The configuration files are as follows:
vpc.tf
resource "aws_vpc" "vpc_virginia" {
cidr_block = var.virginia_cidr
tags = {
"Name" : "vpc_virginia"
}
}
resource "aws_subnet" "public_subnet" {
vpc_id = aws_vpc.vpc_virginia.id
cidr_block = var.subnets[0]
map_public_ip_on_launch = true
tags = {
"Name" = "public_subnet"
}
}
resource "aws_internet_gateway" "igw" {
vpc_id = aws_vpc.vpc_virginia.id
tags = {
Name = "igw vpc virginia"
}
}
resource "aws_route_table" "public_crt" {
vpc_id = aws_vpc.vpc_virginia.id
route {
cidr_block = "0.0.0.0/0"
gateway_id = aws_internet_gateway.igw.id
}
tags = {
Name = "public crt"
}
}
resource "aws_route_table_association" "crta_subnet" {
subnet_id = aws_subnet.public_subnet.id
route_table_id = aws_route_table.public_crt.id
}
resource "aws_security_group" "sg_control_node" {
name = "public_instance-sg"
description = "Allow SSH inbound traffic and all egress traffic"
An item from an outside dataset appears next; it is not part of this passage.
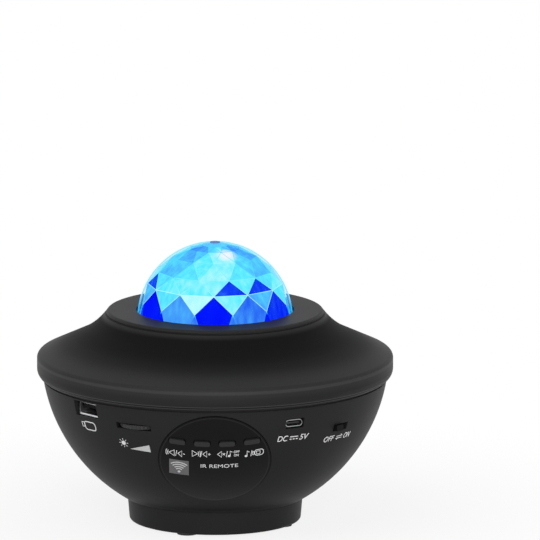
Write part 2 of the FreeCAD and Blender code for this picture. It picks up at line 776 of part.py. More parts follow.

vpc_id = aws_vpc.vpc_virginia.id
ingress {
description = "SSH over Internet"
from_port = 22
to_port = 22
protocol = "tcp"
cidr_blocks = [var.sg_ingress_cidr]
}
egress {
from_port = 0
to_port = 0
protocol = "-1"
cidr_blocks = ["0.0.0.0/0"]
ipv6_cidr_blocks = ["::/0"]
}
tags = {
Name = "control-node_sg"
}
}
resource "aws_security_group" "sg_managed_node" {
name = "managed-node-sg"
description = "Allow SSH inbound traffic and all HTTP traffic"
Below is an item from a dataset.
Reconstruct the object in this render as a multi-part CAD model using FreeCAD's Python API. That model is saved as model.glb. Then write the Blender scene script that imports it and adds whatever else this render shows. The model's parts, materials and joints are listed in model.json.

vpc_id = aws_vpc.vpc_virginia.id
ingress {
description = "SSH over Internet"
from_port = 22
to_port = 22
protocol = "tcp"
cidr_blocks = [var.sg_ingress_cidr]
}
ingress {
description = "HTTP traffic"
from_port = 80
to_port = 80
protocol = "tcp"
cidr_blocks = [var.sg_ingress_cidr]
}
egress {
from_port = 0
to_port = 0
protocol = "-1"
cidr_blocks = ["0.0.0.0/0"]
ipv6_cidr_blocks = ["::/0"]
}
tags = {
Name = "managed_node_sg"
}
}
I'm using a null_resource to copy the key from one instance to the other.
ec2.tf
resource "aws_instance" "ec2_control" {
ami = "ami-0c7217cdde317cfec"
instance_type = "t2.micro"
subnet_id = aws_subnet.public_subnet.id
key_name = data.aws_key_pair.key.key_name
vpc_security_group_ids = [aws_security_group.sg_control_node.id]
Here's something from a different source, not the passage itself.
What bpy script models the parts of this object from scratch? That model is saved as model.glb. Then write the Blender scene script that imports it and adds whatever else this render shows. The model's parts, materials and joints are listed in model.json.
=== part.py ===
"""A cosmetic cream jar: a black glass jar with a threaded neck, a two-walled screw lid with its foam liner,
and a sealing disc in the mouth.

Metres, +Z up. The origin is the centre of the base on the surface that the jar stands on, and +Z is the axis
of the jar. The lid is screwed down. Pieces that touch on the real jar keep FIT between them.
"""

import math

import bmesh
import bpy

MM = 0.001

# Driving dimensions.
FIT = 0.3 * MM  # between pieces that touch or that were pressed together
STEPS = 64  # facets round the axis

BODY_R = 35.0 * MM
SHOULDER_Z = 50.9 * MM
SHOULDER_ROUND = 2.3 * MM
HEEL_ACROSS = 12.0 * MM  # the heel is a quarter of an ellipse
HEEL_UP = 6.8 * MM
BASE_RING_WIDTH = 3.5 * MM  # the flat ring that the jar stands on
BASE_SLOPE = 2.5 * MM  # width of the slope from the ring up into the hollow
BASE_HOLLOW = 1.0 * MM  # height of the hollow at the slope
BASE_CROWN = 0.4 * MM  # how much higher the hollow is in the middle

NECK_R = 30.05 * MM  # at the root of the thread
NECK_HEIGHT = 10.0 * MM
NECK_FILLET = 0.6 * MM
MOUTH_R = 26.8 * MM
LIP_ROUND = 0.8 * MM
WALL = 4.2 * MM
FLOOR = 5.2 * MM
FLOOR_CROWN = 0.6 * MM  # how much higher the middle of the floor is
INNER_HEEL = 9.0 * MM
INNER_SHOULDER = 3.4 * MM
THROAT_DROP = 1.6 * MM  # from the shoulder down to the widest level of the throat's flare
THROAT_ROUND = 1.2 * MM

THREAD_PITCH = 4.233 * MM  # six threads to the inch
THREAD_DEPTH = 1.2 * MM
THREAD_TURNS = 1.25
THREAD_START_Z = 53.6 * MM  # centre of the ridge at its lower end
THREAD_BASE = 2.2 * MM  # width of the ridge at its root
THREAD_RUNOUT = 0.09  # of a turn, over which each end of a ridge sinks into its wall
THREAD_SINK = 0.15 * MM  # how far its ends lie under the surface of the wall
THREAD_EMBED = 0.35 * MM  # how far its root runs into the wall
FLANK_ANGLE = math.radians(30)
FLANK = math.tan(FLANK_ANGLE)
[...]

provisioner "remote-exec" {
inline = [
"sudo apt-get update -y",
"sudo apt-get install -y software-properties-common",
"sudo apt-add-repository --yes --update ppa:ansible/ansible",
"sudo apt-get install -y ansible",
"sudo adduser ansible --disabled-password --gecos ''",
"sudo ssh-keygen -t rsa -b 4096 -f /home/ubuntu/.ssh/id_rsa -N ''",
]
connection {
type = "ssh"
host = self.public_ip
user = "ubuntu"
private_key = file("keys/mykey.pem")
}
}
tags = {
Name = "control_node"
}
}
resource "aws_instance" "ec2_managed" {
ami = "ami-0c7217cdde317cfec"
instance_type = "t2.micro"
subnet_id = aws_subnet.public_subnet.id
key_name = data.aws_key_pair.key.key_name
vpc_security_group_ids = [aws_security_group.sg_managed_node.id]
tags = {
Name = "managed_node"
}
}
resource "null_resource" "copy_public_key" {
provisioner "local-exec" {
command = "scp -o StrictHostKeyChecking=no -i keys/mykey.pem ubuntu@${aws_instance.ec2_control.public_ip}:/home/ubuntu/.ssh/id_rsa.pub public_key.txt"
}
provisioner "remote-exec" {
inline = [
"echo '${file("public_key.txt")}' >> /home/ubuntu/.ssh/authorized_keys"
]
connection {
type = "ssh"
user = "ubuntu"
private_key = file("keys/mykey.pem")
host = aws_instance.ec2_managed.public_ip
}
}
depends_on = [aws_instance.ec2_control, aws_instance.ec2_managed]
}
On the control node, the .ssh folder and its contents have the appropriate permissions.
Control node
drwx------ 2 ubuntu ubuntu 4096 Feb 9 03:57 .
drwxr-x--- 4 ubuntu ubuntu 4096 Feb 9 03:56 ..
-rw------- 1 ubuntu ubuntu 387 Feb 9 03:56 authorized_keys
-rw------- 1 root root 3389 Feb 9 03:57 id_rsa
-rw-r--r-- 1 root root 745 Feb 9 03:57 id_rsa.pub
On the managed node the public key of the control node has been copied to the authorized_keys file and the permissions of the .ssh folder and the authorized_keys file are correct.
Managed node
drwx------ 2 ubuntu ubuntu 4096 Feb 9 03:56 .
drwxr-x--- 4 ubuntu ubuntu 4096 Feb 9 03:57 ..
-rw------- 1 ubuntu ubuntu 1133 Feb 9 03:58 authorized_keys
Result
The problem is that when trying to connect from the control node I get the following response.
Load key "/home/ubuntu/.ssh/id_rsa": Permission denied
[email protected]: Permission denied (publickey).
And if I try it with the private key the result is the same.
ssh -i ~/.ssh/id_rsa [email protected]
Load key "/home/ubuntu/.ssh/id_rsa": Permission denied
[email protected]: Permission denied (publickey).
Frankly I don't understand what's wrong. Is any configuration needed? Does anyone have any ideas?
Note: I am using private IPs to communicate between instances.
As anon-coward said, the problem is that it was generating the ssh key as root and not as the ubuntu user. The solution was to execute the command without sudo and indeed, it worked.